>> Begin Provided data

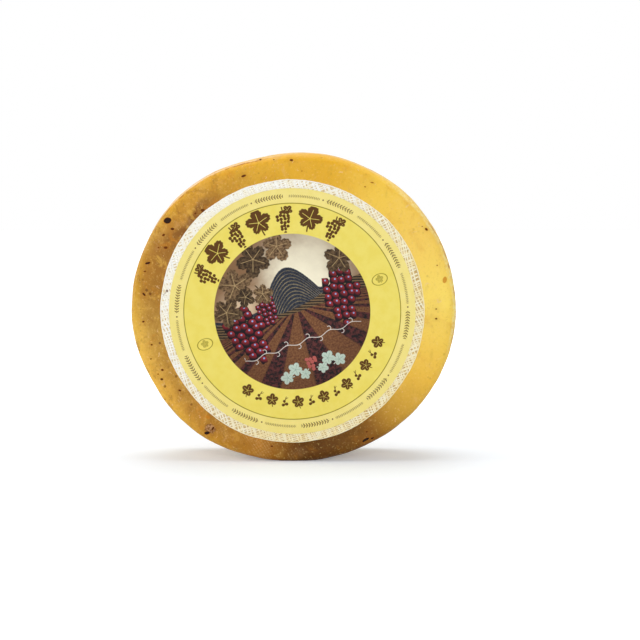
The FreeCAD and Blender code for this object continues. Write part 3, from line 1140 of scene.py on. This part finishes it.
def picture(g, x, y):
    """The ground of the round picture: vine rows that run to a dark terraced hill under an evening sky."""
    at = g.vector(x, y, 0)
    soft = g.noise(at, 0.05, 4, 0.6)
    fine = g.noise(at, 0.55, 4, 0.65)

    # sky: a pale glow right of the middle, tan towards the rim
    glow = g.hypot(x - 26, y - 34) + (soft - 0.5) * 26
    sky = g.mix(g.step(glow, 14, 62), (0.96, 0.88, 0.66), (0.30, 0.165, 0.08))
    second = g.hypot(x + 48, y - 20) + (soft - 0.5) * 16
    sky = g.mix(g.step(second, 30, 6, (0, 0.75)), sky, (0.86, 0.66, 0.44))

    # the far hill with its terraces, and the nearer slope with its rows
    summit = g.largest(1 - ((x - 4) / 29) ** 2, 0.0) * 25
    skyline = g.sine(x / 17 + 0.8) * 4 + g.sine(x / 7.5) * 1.4 + 14 + summit
    far = y - skyline + (fine - 0.5) * 1.5
    hill = g.mix(g.step(fine, 0.3, 0.7), (0.008, 0.010, 0.018), (0.048, 0.054, 0.072))
    terraces = g.step(g.sine(far * 1.75 + fine * 2.2), 0.45, 0.95) * g.step(far, -2.0, -4.0)
    hill = g.mix(terraces * g.step(soft, 0.35, 0.62, (0.25, 0.8)), hill, (0.34, 0.27, 0.15))
    colour = g.mix(g.step(far, 0.5, -0.5), sky, hill)
    near = y - (g.sine(x / 24 - 1.4) * 5 + 7.0) + (fine - 0.5) * 2
    rows = g.sine((y + x * 0.34) * 2.3 + (fine - 0.5) * 3)
    slope = g.mix(g.step(rows, -0.2, 0.5), (0.022, 0.016, 0.012), (0.20, 0.125, 0.06))
    colour = g.mix(g.step(near, 0.4, -0.4), colour, slope)

    # ground: dark rows of vines fan out from the foot of the slope over rust earth
    depth = g.largest(-2.0 - y, 0.01)
    fan = (x - 6) / (depth + 7)
    stripe = g.sine(fan * 7.2 + 1.0)
    earth = g.mix(g.step(fine, 0.3, 0.75), (0.11, 0.042, 0.020), (0.28, 0.120, 0.048))
    leafy = g.step(g.noise(at, 0.28, 5, 0.7), 0.40, 0.62)
    foliage = g.mix(leafy, (0.008, 0.007, 0.008), (0.12, 0.032, 0.030))
    ground = g.mix(g.step(stripe + (fine - 0.5) * 1.1, 0.05, 0.35), earth, foliage)
    return g.mix(g.step(y, -1.4, -2.6), colour, ground)


def times(colour, factor):
    """A colour scaled by a number."""
    return tuple(k * factor for k in colour)


def picture_grapes(g, x, y, colour):
    """Dark red bunches over the picture, each berry with a small blue light."""
    at = g.vector(x, y, 0)
    for cx, cy, size, turn, berry in (
        (-49, -6, 66, 9, 0.118),
        (51, -2, 62, -12, 0.118),
        (-22, 10, 34, -4, 0.14),
    ):
        spot = spot_about(g, at, cx, cy, size, turn)
        mask, cell = bunch_motif(g, spot, berry, 0.66)
        sx, sy, _ = g.parts(spot)
        mx, my, _ = g.parts(g.out(cell, "Position"))
        px, py = (sx - mx) / berry, (sy - my) / berry
        lit = px * 0.55 + py * 0.75 - (px * px + py * py) * 0.55
        round_part = g.step(px * px + py * py, 0.31, 0.22)
        body = g.mix(g.step(lit, -0.45, 0.28) * round_part, (0.007, 0.004, 0.007), (0.30, 0.024, 0.032))
        body = g.mix(g.step(g.hypot(px - 0.12, py - 0.2), 0.16, 0.07), body, (0.30, 0.46, 0.80))
        colour = g.mix(mask, colour, body)
    return colour


def picture_leaves(g, x, y, colour):
    """Brown and tan vine leaves along the top of the picture."""
    at = g.vector(x, y, 0)
    mottle = g.noise(at, 0.35, 4, 0.6)
    for cx, cy, size, turn, tone in (
        (-18, 62, 34, 160, 0.2),
        (-44, 44, 36, -150, 0.75),
        (8, 66, 30, 195, 0.9),
        (-61, 22, 30, -120, 0.35),
        (62, 34, 30, 120, 0.3),
        (-38, 30, 20, 150, 0.1),
        (-21, 27, 21, -165, 0.6),
    ):
        leaf, veins = leaf_motif(g, spot_about(g, at, cx, cy, size, turn))
        dark = times((1.0, 0.55, 0.28), 0.012 + 0.07 * tone)
        pale = times((1.0, 0.62, 0.30), 0.075 + 0.30 * tone)
        body = g.mix(g.step(mottle, 0.35, 0.65), dark, pale)
        body = g.mix(veins * 0.8, body, (0.60, 0.42, 0.20))
        colour = g.mix(leaf, colour, body)
    return colour


def picture_tendril(g, x, y, colour):
    """A fine pale tendril with curls, across the lower part of the picture."""
    up, wave, rise, curl = -31.0, 3.6, 1.5, 2.0  # mm
    sway = g.sine(x / wave)
    stem = g.step(abs(y - up - sway * rise), 0.50, 0.15)
    along = g.math("FLOORED_MODULO", x, pi * wave) - pi * wave / 2
    out = y - up - g.math("SIGN", sway) * (rise + curl)
    curls = g.step(abs(g.hypot(along, out) - curl), 0.46, 0.14) * (along > curl * -0.55)
    reach = g.step(abs(x), 61, 60)
    return g.mix(g.largest(stem, curls) * reach * 0.85, colour, (0.90, 0.84, 0.76))


def picture_sprig(g, x, y, colour):
    """A pale green sprig of six leaves and a small red bunch, at the foot of the picture."""
    at = g.vector(x, y, 0)
    for cx, cy, size, turn in (
        (-27, -60, 13, 75),
        (27, -60, 13, -75),
        (-17, -55, 14, 40),
        (17, -55, 14, -40),
        (-9, -62, 11, 120),
        (9, -62, 11, -120),
    ):
        leaf, veins = leaf_motif(g, spot_about(g, at, cx, cy, size, turn))
        body = g.mix(veins * 0.9, (0.60, 0.73, 0.62), (0.11, 0.25, 0.18))
        colour = g.mix(leaf, colour, body)
    berries, _ = bunch_motif(g, spot_about(g, at, 0, -54, 19), 0.19, 0.52)
    return g.mix(berries, colour, (0.50, 0.12, 0.10))


def label_material():
    """The print: yellow with olive lines, brown rows of motifs, and the round picture."""
    material, g, shader = new_material("label_print", {"Roughness": 0.45, "Specular IOR Level": 0.10})
    x, y = print_place(g)
    r = g.hypot(x, y)
    grain = g.noise(g.vector(x, y, 0), 0.10, 4, 0.55)
    cloudy = g.step(grain, 0.35, 0.65)
    field = g.mix(cloudy, FIELD, FIELD_LIGHT)
    border = g.mix(cloudy, BORDER, BORDER_LIGHT)
    colour = g.mix(g.step(r, LINE_RADIUS - 0.2, LINE_RADIUS + 0.2), field, border)
    line = g.step(abs(r - LINE_RADIUS), LINE_WIDTH / 2 + 0.15, LINE_WIDTH / 2 - 0.15)
    colour = g.mix(line, colour, OLIVE)
    colour = g.mix(ovals(g, x, y) * 0.95, colour, OLIVE)
    colour = g.mix(garland(g, x, y) * 0.9, colour, BROWN)
    colour = g.mix(top_row(g, x, y), colour, BROWN)
    colour = g.mix(foot_row(g, x, y), colour, BROWN)
    scene = picture(g, x, y)
    for part in (picture_grapes, picture_leaves, picture_sprig, picture_tendril):
        scene = part(g, x, y, scene)
    dimmed = g.mix(1.0, scene, (0.52, 0.47, 0.44), blend="MULTIPLY")
    scene = g.mix(g.step(r + grain * 20, 40, 84, (0.0, 0.45)), scene, dimmed)
    colour = g.mix(g.step(r, PICTURE_RADIUS + 0.25, PICTURE_RADIUS - 0.25), colour, scene)
    g.plug(shader.inputs["Base Color"], colour)
    g.plug(shader.inputs["Normal"], g.bump(g.noise(g.place(), 300, 3), 0.12, 0.0003))
    return material


PAPER_RINGS = 48
PAPER_TURNS = 360
PAPER_THICK = 0.22 * MM
PAPER_SINK = 0.12  # mm, how far its front lies behind the front of the solid paper


def paper_wave(x, z, share):
    """How far the paper stands off the gauze, in mm: low swells, and small lifts along its edge."""
    swell = noise.noise(Vector((x * 14, z * 14, 2.0))) * 0.10
    ripple = noise.noise(Vector((x * 55, z * 55, 6.0))) * 0.05
    lift = max(0.0, share - 0.93) / 0.07 * (0.05 + 0.14 * noise.noise(Vector((x * 30, z * 30, 9.0))))
    return swell + ripple + lift


def make_paper():
    """The paper: a thin closed disc that stands a little unevenly off the gauze under it."""

    def level(side, wave):
        return PAPER_LOW.y + (PAPER_SINK - wave) * MM + side * PAPER_THICK

    def ring_point(side, ring, angle):
        share = (ring + 1) / PAPER_RINGS
        x, z = PAPER_RADIUS * share * cos(angle), PAPER_RADIUS * share * sin(angle)
        return LABEL_X + x, level(side, paper_wave(x, z, share)), LABEL_Z + z

    poles = [(LABEL_X, level(side, 0), LABEL_Z) for side in (0, 1)]
    mesh = closed_disc("paper", PAPER_TURNS, PAPER_RINGS, ring_point, poles)
    mesh.materials.append(label_material())
    lay_out_disc(mesh, PAPER_RADIUS, PAPER_RINGS * PAPER_TURNS)
    paper = linked("paper", mesh)
    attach(paper, "root")
    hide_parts("label_paper")


# ---- studio

FLOOR_HALF = 6.0
FLOOR_COLOUR = (0.82, 0.865, 0.92, 1)
FLOOR_DARK, FLOOR_LIT = 0.25, 0.62  # distances over which the floor turns to pure white
FLOOR_GLOW = 0.24  # how far the floor beside the wheel is lifted towards white
WORLD_LIGHT = 0.36

# Lamps: name, place, size, watts
LAMPS = (
    ("top", (0.0, 0.3, 2.0), 1.8, 24),
    ("front", (0.30, -2.6, 0.90), 2.0, 29.5),
    ("side", (-1.8, -0.1, 0.55), 1.0, 9),
)


def seen_rays(g):
    """1 for the rays that show the background: camera, glossy and transmission rays."""
    ray = g.add("ShaderNodeLightPath")
    seen = g.out(ray, "Is Camera Ray") + g.out(ray, "Is Glossy Ray")
    return g.math("ADD", seen, g.out(ray, "Is Transmission Ray"), clamp=True)


def make_world():
    world = bpy.data.worlds.new("studio")
    bpy.context.scene.world = world
    world.use_nodes = True
    g = Graph(world.node_tree)
    background = world.node_tree.nodes["Background"]
    background.inputs["Color"].default_value = (1, 1, 1, 1)
    g.plug(background.inputs["Strength"], g.step(seen_rays(g), 0, 1, (WORLD_LIGHT, 1.0), smooth=False))


def make_floor():
    """A white floor that keeps the wheel's shadow and runs out into the white behind it."""
    mesh = bpy.data.meshes.new("floor")
    h = FLOOR_HALF
    mesh.from_pydata([(-h, -h, 0), (h, -h, 0), (h, h, 0), (-h, h, 0)], [], [(0, 1, 2, 3)])
    floor = linked("floor", mesh)
    settings = {"Base Color": FLOOR_COLOUR, "Roughness": 0.8, "Specular IOR Level": 0.1}
    material, g, shader = new_material("floor", settings)
    x, y, _ = g.parts(g.place())
    far = g.step(g.hypot(x * 0.8, y), FLOOR_DARK, FLOOR_LIT)
    g.plug(shader.inputs["Emission Color"], g.mix(far, (FLOOR_GLOW,) * 3, (1, 1, 1)))
    g.plug(shader.inputs["Emission Strength"], seen_rays(g))
    mesh.materials.append(material)


def make_studio():
    make_world()
    make_floor()
    for name, place, size, power in LAMPS:
        data = bpy.data.lights.new(name, "AREA")
        data.shape = "DISK"
        data.size = size
        data.energy = power
        light = linked(name, data)
        light.location = place
        point_at(light, Vector((0, 0, AXIS_Z)))
    bpy.context.scene.view_settings.view_transform = "Standard"


make_camera()
make_studio()
make_rind()
make_gauze()
make_paper()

>> End Provided data

> Work to do: Begin with the first line of the data above and, please, print each line exactly until you have printed the line containing "fine = g.noise(at, 0.55, 4, 0.65)"; print nothing else.

> Answer:
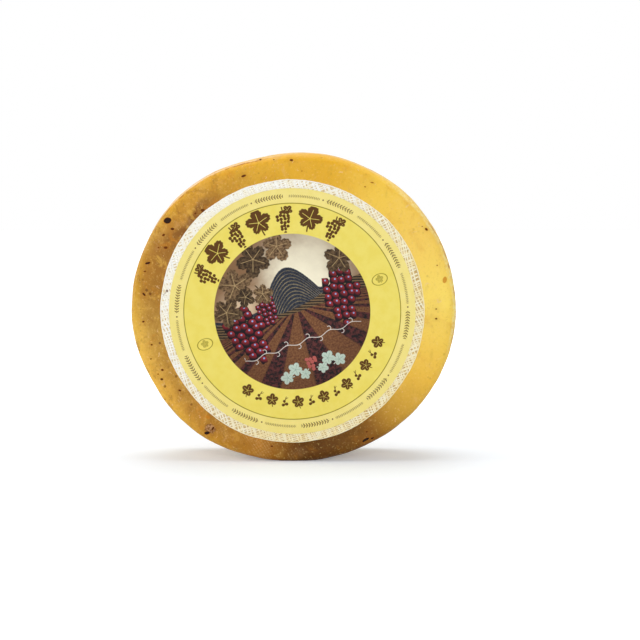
The FreeCAD and Blender code for this object continues. Write part 3, from line 1140 of scene.py on. This part finishes it.
def picture(g, x, y):
    """The ground of the round picture: vine rows that run to a dark terraced hill under an evening sky."""
    at = g.vector(x, y, 0)
    soft = g.noise(at, 0.05, 4, 0.6)
    fine = g.noise(at, 0.55, 4, 0.65)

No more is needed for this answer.